I think the fundamental problem is that frequentist statistics can only assign a probability to something that can have a long run frequency. Whether the true value of a parameter lies in a particular interval or not doesn't have a long run frequency, becuase we can only perform the experiment once, so you can't assign a frequentist probability to it. The problem arises from the definition of a probability. If you change the definition of a probability to a Bayesian one, then the problem instantly dissapears as you are no longer tied to discussion of long run frequencies.
See my (rather tounge in cheek) answer to a related question here:
"A Frequentist is someone that believes probabilies represent long run frequencies with which events ocurr; if needs be, he will invent a fictitious population from which your particular situation could be considered a random sample so that he can meaningfully talk about long run frequencies.
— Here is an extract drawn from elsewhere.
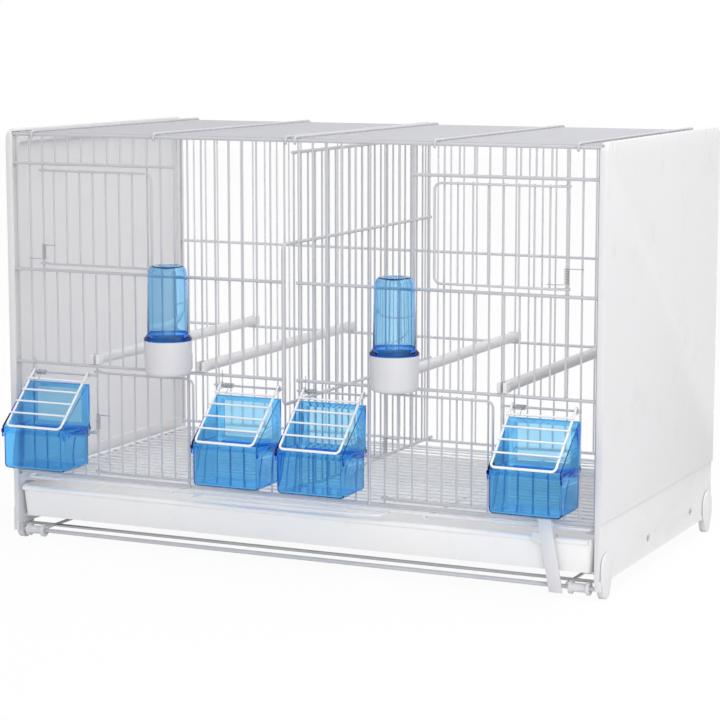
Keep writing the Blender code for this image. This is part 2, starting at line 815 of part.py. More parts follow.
def feeder(name, index):
    origin = Vector((window_centre(index, feeder_outset), feeder_back_y, feeder_rail_z))
    half = feeder_width / 2

    def bin_shell(bm):
        low, high = (origin.x - half, feeder_front_y), (origin.x + half, feeder_back_y)
        lip_low = feeder_top - feeder_lip_height
        foot = feeder_lip + feeder_draft
        rows = []
        for inset, z in ((foot, feeder_bottom), (feeder_lip, lip_low), (0, lip_low), (0, feeder_top),
                         (feeder_lip + feeder_wall, feeder_top),
                         (foot + feeder_wall, feeder_bottom + feeder_wall)):
            rows.append(round_box_loop((low[0] + inset, low[1] + inset),
                                       (high[0] - inset, high[1] - inset), feeder_corner, z, 1))
        loft(bm, rows)

    def side_outline(x, shrink):
        """The hood seen from the side, `shrink` smaller all round."""
        slope = (hood_high - hood_low).normalized()
        inwards = Vector((0, slope.z, -slope.y)) * shrink
        front, top, back = hood_low.y + shrink, hood_top - shrink, feeder_back_y - shrink
        low = hood_low + inwards + slope * ((front - hood_low.y - inwards.y) / slope.y)
        high = hood_high + inwards + slope * ((top - hood_high.z - inwards.z) / slope.z)
        sill = feeder_top - feeder_wall - 2 * shrink
        return [(x, front, sill), (x, back, sill), (x, back, top), (x, high.y, high.z), (x, low.y, low.z)]

    def hood(bm):
        reach = half - feeder_lip
        prism(bm, side_outline(origin.x - reach, 0), (0, 0, 0), (2 * reach, 0, 0))

    def hollow(bm):
        reach = half - feeder_lip - feeder_wall
        prism(bm, side_outline(origin.x - reach, feeder_wall), (0, 0, 0), (2 * reach, 0, 0))

    def window(bm):
        reach = half - feeder_strip
        box(bm, (origin.x - reach, feeder_back_y - 2 * feeder_wall, feeder_top + feeder_sill),
            (origin.x + reach, feeder_back_y + cut_overrun, hood_top - feeder_header))

    def hook(bm):
        reach = half - feeder_hook_inset
        over = feeder_rail_z + frame_wire + seat_gap
        back = front_mesh_y + mesh_wire + seat_gap
        root, left = feeder_back_y - feeder_wall / 2, origin.x - reach
        outline = [(left, root, over), (left, back, over), (left, back, over - feeder_hook_drop),
                   (left, back + feeder_hook_depth, over - feeder_hook_drop),
                   (left, back + feeder_hook_depth, over + feeder_hook_depth),
                   (left, root, over + feeder_hook_depth)]
        prism(bm, outline, (0, 0, 0), (2 * reach, 0, 0))

    made = solid(name, bin_shell, blue_plastic, origin)
    weld(made, hood)
    cut(made, hollow)
    cut(made, window)
    weld(made, hook)
    smooth(made)


# Flaps: a sprung wire frame that hangs from a rod and lies on the feeder's hood
flap_eye = rod_wire + hinge_play + door_wire
hood_slope = (hood_low - hood_high).normalized()
hood_normal = Vector((0, hood_slope.z, -hood_slope.y))
flap_rod = Vector((0, flap_rod_y, flap_rod_z))
flap_foot = hood_low + hood_normal * (door_wire + hinge_play)
flap_span = flap_foot - flap_rod
flap_angle = math.atan2(-flap_span.z, -flap_span.y) + math.asin(flap_eye / flap_span.length)
flap_along = Vector((0, -math.cos(flap_angle), -math.sin(flap_angle)))
flap_out = Vector((0, -math.sin(flap_angle), math.cos(flap_angle)))
flap_length = math.sqrt(flap_span.length ** 2 - flap_eye ** 2)
flap_half = feeder_width / 2 - flap_inset
flap_bar_out = flap_eye + door_wire + mesh_wire - weld_depth


def flap(name, index):
    origin = flap_rod + window_centre(index, flap_outset) * X_AXIS

    def leg(side):
        """The eye round the rod, from its open end to where the leg leaves it."""
        centre = origin + side * flap_half * X_AXIS
        return bend(centre, flap_eye, eye_start, eye_end, flap_along, -flap_out, eye_steps)

    def frame(bm):
        path = leg(-1)
        foot = origin + flap_eye * flap_out + flap_length * flap_along
        for side, first in ((-1, 180), (1, 270)):
            centre = foot + side * (flap_half - flap_corner) * X_AXIS - flap_corner * flap_along
            path += bend(centre, flap_corner, first, first + 90, X_AXIS, -flap_along, bend_steps)
        path += reversed(leg(1))
        sweep(bm, path, door_wire, frame_sides, X_AXIS)

    def bars(bm):
        for share in flap_bar_shares:
            at = origin + share * flap_length * flap_along + flap_bar_out * flap_out
            reach = (flap_half + flap_bar_overhang) * X_AXIS
            bar(bm, at - reach, at + reach, mesh_wire, mesh_sides, flap_out)

    made = solid(name, frame, white_enamel, origin)
    weld(made, bars)
    smooth(made, wire_shading)


# Drinkers: a white cup whose spout reaches between two wires, with a blue tube upside down in it
cup_bottom = door_rail_z - cup_drop
cup_top = cup_bottom + cup_height
cup_y = front_rail_y - frame_wire - cup_back_gap - cup_radius
spout_bottom = door_rail_z + frame_wire + seat_gap
spout_width = wire_pitch - 2 * (mesh_wire + spout_side_gap)
spout_end = front_mesh_y + spout_reach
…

If you ask him a question about a particular situation, he will not give a direct answer, but instead make a statement about this (possibly imaginary) population."
In the case of a confidence interval, the question we normally would like to ask (unless we have a problem in quality control for example) is "given this sample of data, return the smallest interval that contains the true value of the parameter with probability X". However a frequentist can't do this as the experiment is only performed once and so there are no long run frequencies that can be used to assign a probability. So instead the frequentist has to invent a population of experiments (that you didn't perform) from which the experiment you did perform can be considered a random sample. The frequentist then gives you an indirect answer about that fictitious population of experiments, rather than a direct answer to the question you really wanted to ask about a particular experiment.
Essentially it is a problem of language, the frequentist definition of a popuation simply doesn't allow discussion of the probability of the true value of a parameter lying in a particular interval. That doesn't mean frequentist statistics are bad, or not useful, but it is important to know the limitations.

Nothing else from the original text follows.